In conjunction with the refinancing of the Credit Facility, we recorded a charge of $3.2 million in connection with the write-off of unamortized issuance costs, which is recorded within Loss on extinguishment of debt in our condensed consolidated statement of operations for the three and six months ended June 30, 2018.



2014 Credit Facility

In 2014, the Company entered into a credit facility that was amended on January 25, 2016, and August 29, 2016, resulting in a  $400 million secured revolving line of credit with a term of five years and a $300 million secured term loan facility with a term of seven years from the original issuance date (the “2014 Credit Facility”) with a group of lenders that was replaced on February 14, 2017, by the Credit Facility (as defined above).  For discussion of the Company’s Previous Credit Facility, refer to Note 8 in the Company’s Annual Report on Form 10-K for the year ended December 31, 2017.

In conjunction with the refinancing of the Previous Credit Facility, we recorded a charge of $3.9 million in connection with the write-off of unamortized issuance costs, which is recorded within Loss on extinguishment of debt in our condensed consolidated statement of operations for the six months ended June 30, 2017.
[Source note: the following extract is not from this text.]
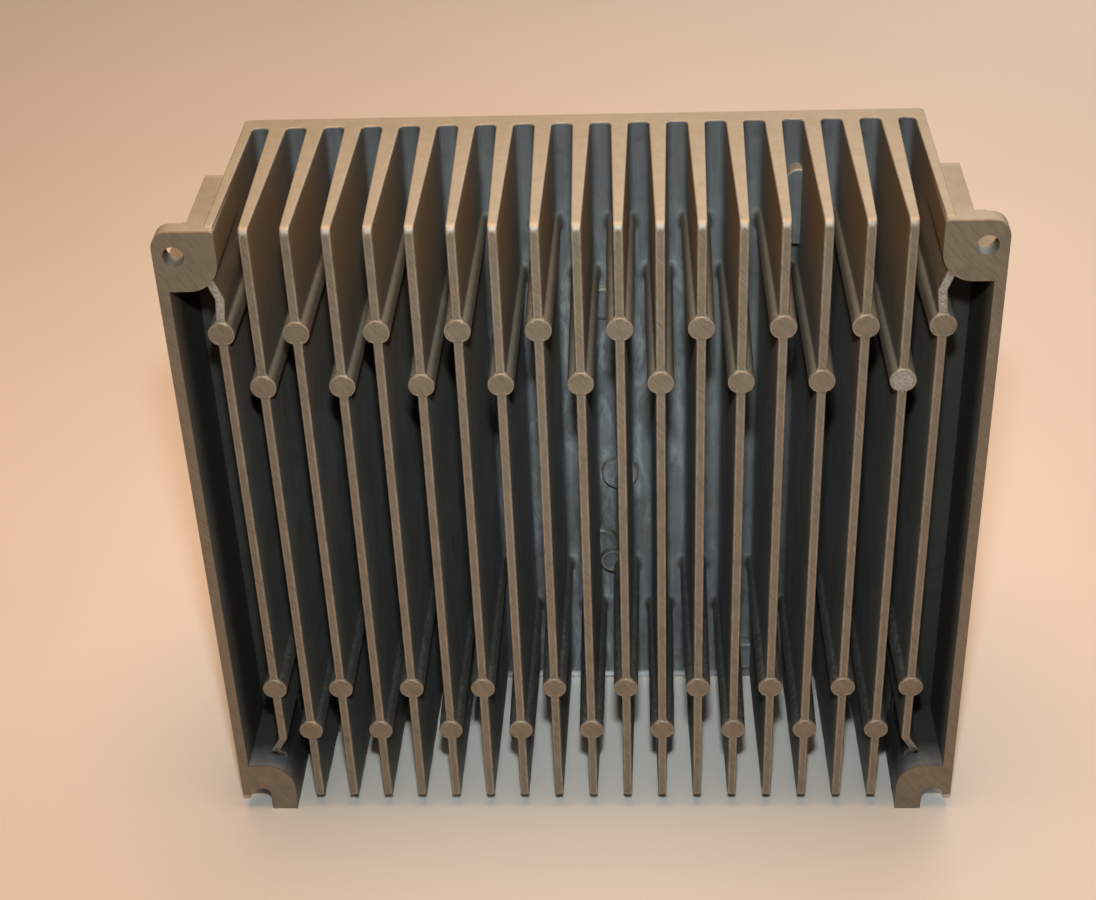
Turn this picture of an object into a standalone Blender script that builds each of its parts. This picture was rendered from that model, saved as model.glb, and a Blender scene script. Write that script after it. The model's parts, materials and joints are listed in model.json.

Other Financing Arrangements

We maintain other lines of credit to provide global flexibility for our short-term liquidity requirements. These facilities are uncommitted lines for our international operations and totaled $43.3 million and $64.5 million at June 30, 2018, and December 31, 2017, respectively. The unused portions of these lines provided additional liquidity of $21.1 million at June 30, 2018, and $39.4 million at December 31, 2017.